**Source excerpt**
--------

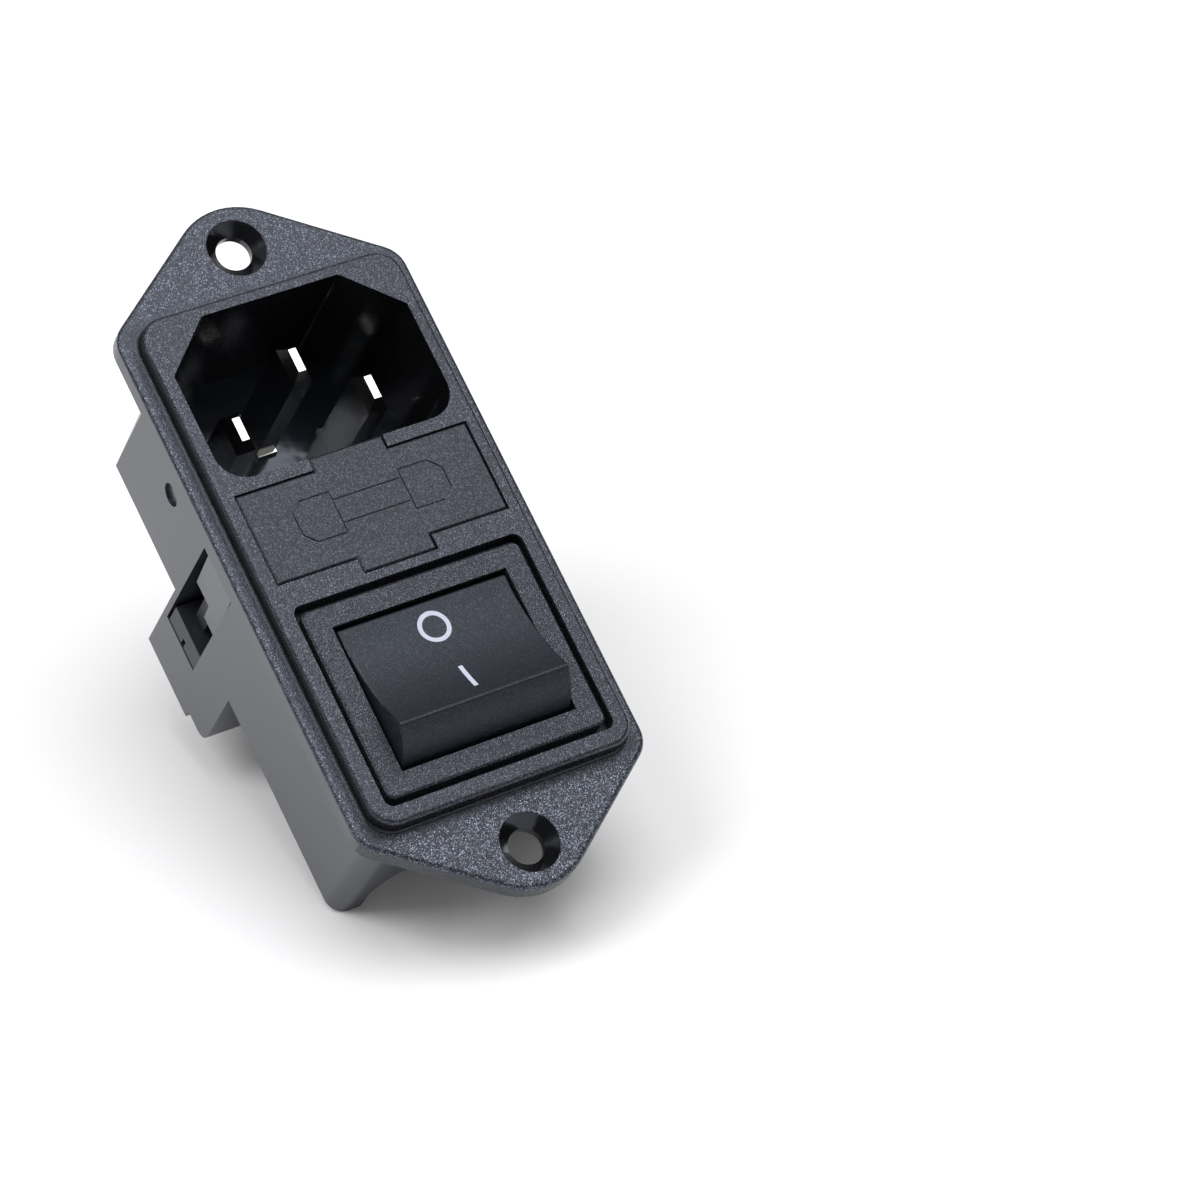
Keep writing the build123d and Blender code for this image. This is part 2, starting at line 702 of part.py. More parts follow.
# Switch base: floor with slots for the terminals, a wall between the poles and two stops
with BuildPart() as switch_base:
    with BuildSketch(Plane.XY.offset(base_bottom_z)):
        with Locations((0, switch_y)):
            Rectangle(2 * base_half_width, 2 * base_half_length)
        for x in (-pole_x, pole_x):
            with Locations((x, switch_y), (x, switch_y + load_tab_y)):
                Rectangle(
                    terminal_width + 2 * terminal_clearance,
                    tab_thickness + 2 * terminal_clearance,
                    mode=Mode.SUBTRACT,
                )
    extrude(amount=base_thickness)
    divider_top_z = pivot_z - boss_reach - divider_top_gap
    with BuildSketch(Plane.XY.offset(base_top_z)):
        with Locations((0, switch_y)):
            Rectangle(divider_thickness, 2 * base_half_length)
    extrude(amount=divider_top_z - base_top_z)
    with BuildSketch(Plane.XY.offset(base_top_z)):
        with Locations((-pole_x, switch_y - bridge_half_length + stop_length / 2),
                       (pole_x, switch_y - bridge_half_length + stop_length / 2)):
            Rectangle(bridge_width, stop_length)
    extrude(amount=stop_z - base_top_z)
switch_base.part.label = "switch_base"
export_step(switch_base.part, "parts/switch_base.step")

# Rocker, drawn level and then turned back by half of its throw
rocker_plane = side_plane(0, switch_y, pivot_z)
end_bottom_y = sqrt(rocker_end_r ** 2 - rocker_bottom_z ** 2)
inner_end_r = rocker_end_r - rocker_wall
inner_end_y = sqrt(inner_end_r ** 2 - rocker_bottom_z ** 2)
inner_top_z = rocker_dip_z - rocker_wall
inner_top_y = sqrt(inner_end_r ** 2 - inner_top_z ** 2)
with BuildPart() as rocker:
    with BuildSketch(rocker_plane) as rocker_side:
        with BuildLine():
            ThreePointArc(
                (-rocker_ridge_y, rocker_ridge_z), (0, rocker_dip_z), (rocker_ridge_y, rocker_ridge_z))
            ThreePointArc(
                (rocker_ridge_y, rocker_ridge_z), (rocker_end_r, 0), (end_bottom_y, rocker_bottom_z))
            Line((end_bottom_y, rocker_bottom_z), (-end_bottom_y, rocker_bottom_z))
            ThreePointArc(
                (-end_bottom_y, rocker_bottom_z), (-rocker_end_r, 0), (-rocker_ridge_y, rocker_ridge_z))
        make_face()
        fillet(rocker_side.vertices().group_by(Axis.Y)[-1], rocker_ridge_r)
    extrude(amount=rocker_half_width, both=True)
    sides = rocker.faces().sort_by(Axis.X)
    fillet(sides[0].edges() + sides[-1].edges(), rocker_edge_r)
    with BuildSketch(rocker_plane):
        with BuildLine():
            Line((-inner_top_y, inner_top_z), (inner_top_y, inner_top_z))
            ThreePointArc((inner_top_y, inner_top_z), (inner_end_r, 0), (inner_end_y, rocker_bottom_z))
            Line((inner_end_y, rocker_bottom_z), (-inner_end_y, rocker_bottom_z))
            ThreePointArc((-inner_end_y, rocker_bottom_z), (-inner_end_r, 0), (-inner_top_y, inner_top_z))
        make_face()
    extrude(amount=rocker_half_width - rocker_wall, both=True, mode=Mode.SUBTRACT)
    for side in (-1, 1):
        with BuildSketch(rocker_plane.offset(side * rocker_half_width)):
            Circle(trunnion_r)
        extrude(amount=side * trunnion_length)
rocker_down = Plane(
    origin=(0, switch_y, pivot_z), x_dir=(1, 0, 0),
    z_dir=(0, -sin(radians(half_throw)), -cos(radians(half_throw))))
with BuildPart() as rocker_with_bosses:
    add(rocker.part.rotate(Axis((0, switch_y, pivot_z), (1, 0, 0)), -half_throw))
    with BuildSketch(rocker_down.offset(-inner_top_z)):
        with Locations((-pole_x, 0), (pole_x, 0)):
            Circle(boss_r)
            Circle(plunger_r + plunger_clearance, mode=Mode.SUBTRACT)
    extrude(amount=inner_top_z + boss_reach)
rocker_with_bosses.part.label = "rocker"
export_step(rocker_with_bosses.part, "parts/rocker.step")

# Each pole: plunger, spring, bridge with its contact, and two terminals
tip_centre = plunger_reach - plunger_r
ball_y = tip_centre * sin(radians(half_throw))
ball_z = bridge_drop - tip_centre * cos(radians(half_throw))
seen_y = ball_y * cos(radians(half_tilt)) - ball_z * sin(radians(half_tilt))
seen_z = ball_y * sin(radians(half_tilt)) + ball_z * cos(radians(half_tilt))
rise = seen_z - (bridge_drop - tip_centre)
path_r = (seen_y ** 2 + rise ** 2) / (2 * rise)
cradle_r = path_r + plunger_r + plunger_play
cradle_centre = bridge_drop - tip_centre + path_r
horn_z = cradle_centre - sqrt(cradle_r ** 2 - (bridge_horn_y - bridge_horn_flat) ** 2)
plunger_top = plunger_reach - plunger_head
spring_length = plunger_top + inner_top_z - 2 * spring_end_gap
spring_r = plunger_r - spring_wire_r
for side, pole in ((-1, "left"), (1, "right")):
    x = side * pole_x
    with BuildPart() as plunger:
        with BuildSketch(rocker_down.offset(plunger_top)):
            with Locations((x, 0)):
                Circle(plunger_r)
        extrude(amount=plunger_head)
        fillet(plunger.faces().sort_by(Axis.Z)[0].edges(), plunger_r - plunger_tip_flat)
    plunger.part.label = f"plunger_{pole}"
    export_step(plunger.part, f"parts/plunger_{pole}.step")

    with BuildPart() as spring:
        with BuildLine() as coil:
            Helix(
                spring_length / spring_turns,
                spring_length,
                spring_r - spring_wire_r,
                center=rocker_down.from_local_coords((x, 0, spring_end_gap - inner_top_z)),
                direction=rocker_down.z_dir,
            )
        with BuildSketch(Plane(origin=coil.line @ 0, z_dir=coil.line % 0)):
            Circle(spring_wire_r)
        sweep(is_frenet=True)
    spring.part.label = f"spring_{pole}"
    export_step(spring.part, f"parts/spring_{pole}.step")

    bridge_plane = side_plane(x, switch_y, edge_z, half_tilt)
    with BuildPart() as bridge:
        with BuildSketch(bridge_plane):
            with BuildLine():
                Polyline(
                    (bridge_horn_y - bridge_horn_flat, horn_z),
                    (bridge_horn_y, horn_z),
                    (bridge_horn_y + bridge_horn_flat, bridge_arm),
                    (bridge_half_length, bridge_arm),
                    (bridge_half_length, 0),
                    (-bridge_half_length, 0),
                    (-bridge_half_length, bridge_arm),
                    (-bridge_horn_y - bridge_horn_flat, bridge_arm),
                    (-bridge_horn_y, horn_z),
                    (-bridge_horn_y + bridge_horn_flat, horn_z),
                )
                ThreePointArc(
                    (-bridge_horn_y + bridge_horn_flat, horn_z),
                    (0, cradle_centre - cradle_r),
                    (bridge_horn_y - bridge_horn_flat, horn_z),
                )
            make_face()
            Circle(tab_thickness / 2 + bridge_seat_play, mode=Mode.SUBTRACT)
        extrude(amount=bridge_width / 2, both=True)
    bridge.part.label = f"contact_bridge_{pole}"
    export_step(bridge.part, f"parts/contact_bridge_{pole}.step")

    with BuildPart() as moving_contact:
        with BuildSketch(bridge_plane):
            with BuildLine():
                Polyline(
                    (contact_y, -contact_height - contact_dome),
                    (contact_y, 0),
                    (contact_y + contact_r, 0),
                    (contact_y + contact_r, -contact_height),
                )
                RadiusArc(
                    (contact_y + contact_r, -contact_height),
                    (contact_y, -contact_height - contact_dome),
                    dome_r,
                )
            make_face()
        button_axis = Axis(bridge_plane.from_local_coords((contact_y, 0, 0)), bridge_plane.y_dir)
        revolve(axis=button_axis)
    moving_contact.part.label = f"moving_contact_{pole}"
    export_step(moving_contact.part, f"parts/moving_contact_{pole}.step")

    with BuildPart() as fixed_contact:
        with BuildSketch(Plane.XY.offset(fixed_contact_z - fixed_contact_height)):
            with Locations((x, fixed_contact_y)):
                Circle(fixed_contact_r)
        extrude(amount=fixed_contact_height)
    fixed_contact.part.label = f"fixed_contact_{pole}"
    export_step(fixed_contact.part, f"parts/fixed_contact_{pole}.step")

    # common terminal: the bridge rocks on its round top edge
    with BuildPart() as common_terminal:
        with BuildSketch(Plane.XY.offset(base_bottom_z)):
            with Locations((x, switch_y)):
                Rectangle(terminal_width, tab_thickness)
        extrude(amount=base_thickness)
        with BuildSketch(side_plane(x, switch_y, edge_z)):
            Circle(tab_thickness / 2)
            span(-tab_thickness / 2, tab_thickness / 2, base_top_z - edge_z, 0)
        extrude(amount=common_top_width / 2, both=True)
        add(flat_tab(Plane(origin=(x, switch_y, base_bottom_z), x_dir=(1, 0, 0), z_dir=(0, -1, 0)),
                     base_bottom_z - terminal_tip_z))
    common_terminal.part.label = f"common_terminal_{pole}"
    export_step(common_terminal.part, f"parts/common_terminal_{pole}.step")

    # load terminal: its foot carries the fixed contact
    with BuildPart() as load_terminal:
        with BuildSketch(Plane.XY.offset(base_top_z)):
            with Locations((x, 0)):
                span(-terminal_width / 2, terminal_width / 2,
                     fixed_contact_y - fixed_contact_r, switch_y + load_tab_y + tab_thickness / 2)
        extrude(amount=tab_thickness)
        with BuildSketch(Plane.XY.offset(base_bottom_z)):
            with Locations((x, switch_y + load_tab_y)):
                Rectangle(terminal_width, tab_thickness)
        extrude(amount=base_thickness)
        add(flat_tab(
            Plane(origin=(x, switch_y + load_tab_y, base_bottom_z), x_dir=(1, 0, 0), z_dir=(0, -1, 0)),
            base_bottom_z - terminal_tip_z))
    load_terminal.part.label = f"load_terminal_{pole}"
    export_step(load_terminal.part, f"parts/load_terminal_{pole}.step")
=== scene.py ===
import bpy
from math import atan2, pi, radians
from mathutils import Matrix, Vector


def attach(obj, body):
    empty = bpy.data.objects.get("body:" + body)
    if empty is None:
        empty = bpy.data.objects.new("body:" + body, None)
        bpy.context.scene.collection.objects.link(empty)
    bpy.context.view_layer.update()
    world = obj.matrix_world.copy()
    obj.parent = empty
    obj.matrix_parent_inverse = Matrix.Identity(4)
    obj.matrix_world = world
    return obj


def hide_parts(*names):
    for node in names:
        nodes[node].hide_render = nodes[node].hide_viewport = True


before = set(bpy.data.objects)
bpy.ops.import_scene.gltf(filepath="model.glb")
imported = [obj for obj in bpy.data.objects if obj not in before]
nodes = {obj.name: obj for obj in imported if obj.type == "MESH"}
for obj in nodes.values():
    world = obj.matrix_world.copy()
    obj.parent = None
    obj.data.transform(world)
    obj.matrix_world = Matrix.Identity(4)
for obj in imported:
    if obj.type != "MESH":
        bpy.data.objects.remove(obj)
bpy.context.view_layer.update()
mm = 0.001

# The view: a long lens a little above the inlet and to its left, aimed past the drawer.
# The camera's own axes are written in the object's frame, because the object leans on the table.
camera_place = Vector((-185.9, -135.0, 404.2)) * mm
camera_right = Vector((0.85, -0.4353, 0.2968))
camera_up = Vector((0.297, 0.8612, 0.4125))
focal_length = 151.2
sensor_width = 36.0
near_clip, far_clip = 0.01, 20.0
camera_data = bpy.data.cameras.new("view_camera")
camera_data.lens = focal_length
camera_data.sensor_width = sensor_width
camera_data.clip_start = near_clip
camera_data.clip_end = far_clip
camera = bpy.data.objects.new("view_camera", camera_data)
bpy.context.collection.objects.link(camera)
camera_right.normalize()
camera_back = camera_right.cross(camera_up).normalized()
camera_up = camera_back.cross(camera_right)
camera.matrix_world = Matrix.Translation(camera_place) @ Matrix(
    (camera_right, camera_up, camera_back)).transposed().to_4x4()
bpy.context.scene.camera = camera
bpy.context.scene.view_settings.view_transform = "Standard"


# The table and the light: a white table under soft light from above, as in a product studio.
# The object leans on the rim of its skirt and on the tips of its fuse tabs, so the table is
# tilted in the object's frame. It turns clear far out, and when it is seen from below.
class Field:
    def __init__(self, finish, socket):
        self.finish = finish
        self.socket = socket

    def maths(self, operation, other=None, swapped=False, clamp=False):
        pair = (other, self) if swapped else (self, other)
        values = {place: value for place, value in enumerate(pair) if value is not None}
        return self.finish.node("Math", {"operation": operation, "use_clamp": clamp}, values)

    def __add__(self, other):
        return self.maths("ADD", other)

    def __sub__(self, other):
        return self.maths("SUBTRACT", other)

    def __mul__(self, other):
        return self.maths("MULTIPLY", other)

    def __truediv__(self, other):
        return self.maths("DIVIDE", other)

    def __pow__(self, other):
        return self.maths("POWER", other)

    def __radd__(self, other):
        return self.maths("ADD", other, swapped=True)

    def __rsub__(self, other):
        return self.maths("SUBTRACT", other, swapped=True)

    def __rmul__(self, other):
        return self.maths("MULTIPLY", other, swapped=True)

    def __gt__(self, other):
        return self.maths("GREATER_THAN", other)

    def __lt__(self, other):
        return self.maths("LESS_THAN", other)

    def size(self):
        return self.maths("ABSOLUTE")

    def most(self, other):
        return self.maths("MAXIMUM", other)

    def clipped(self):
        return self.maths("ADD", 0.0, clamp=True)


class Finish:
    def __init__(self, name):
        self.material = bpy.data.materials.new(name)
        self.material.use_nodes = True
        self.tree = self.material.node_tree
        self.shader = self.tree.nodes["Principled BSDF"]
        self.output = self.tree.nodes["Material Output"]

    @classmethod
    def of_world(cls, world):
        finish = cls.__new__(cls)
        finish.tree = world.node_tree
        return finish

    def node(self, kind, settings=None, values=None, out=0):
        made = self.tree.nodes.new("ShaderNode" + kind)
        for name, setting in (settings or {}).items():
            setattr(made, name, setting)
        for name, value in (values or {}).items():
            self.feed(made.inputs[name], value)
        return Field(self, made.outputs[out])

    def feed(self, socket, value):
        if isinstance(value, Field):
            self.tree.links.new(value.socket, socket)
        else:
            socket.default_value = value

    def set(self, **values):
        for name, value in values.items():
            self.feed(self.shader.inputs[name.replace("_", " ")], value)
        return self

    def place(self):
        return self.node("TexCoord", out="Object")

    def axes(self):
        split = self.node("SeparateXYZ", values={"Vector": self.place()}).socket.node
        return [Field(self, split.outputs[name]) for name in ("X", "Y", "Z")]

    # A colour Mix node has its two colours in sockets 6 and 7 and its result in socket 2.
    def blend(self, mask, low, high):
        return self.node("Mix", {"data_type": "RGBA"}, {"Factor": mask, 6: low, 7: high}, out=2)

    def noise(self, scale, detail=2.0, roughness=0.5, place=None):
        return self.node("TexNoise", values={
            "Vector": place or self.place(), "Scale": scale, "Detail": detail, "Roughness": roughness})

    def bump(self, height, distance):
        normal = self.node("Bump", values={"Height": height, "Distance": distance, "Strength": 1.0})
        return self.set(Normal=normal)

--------

Using the listing above, return all lines where the word "before" occurs.

**Answer for this exercise**
before = set(bpy.data.objects)
imported = [obj for obj in bpy.data.objects if obj not in before]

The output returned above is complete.